In terms of our standard of living today, these tenement houses are a major downgrade comparatively. After they were transformed into apartment style buildings, it was determined that, "'they were not intended to last. Rents were fixed high enough to cover damage and abuse from this class, from whom nothing was expected, and the most was made of them while they lasted. Neatness, order, cleanliness, were never dreamed of in connection with the tenant-house system,'" "'until the entire premises reached the level of tenant-house dilapidation, containing, but sheltering not, the miserable hordes that crowded beneath mouldering, water-rotted roofs or burrowed among the rats of clammy cellars.'"5 These living conditions for immigrants and the poor is the ugly truth of rapid urbanization in the Gilded Age and Progressive Era. Cities grew in population too quickly to accomodate for all of its new residents, so ethics and basic living conditions were thrown out the window, and tenement buildings were created to provide individuals the absolute bear minimum. These living conditions were inhuman, and the exact opposite of what immigrants were expecting when moving to America.


Footnotes

[1] Detroit Publishing Co., Publisher. New York City, interior of tenement house. United States New York New York State, None. [Between 1900 and 1910] Photograph. https://www.loc.gov/item/2016795745/.

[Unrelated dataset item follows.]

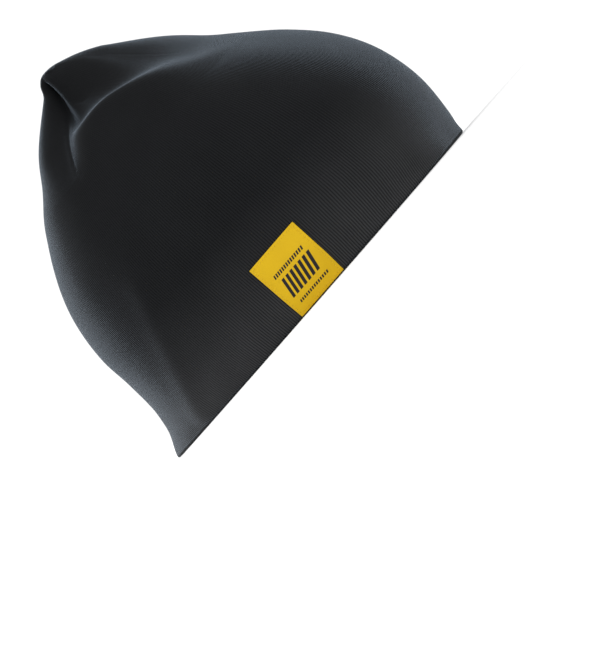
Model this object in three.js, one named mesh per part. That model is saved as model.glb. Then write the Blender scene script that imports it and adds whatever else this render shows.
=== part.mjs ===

[2] A tenement house in Mulberry Street / C.A. Vanderh..f.Inspection of fruit in New York markets, by order of the Board of Health / drawn by R. Lewis. New York, 1873. Photograph. https://www.loc.gov/item/98513779/.

[3] Riis, Jacob. How the Other Half Lives: Studies Among the Tenements of New York; with Illustrations Chiefly from Photographs Taken by the Author. United States: University of Michigan Library, 2011.

[4] Riis, Jacob. How the Other Half Lives: Studies Among the Tenements of New York; with Illustrations Chiefly from Photographs Taken by the Author. United States: University of Michigan Library, 2011.

[5] Riis, Jacob. How the Other Half Lives: Studies Among the Tenements of New York; with Illustrations Chiefly from Photographs Taken by the Author. United States: University of Michigan Library, 2011.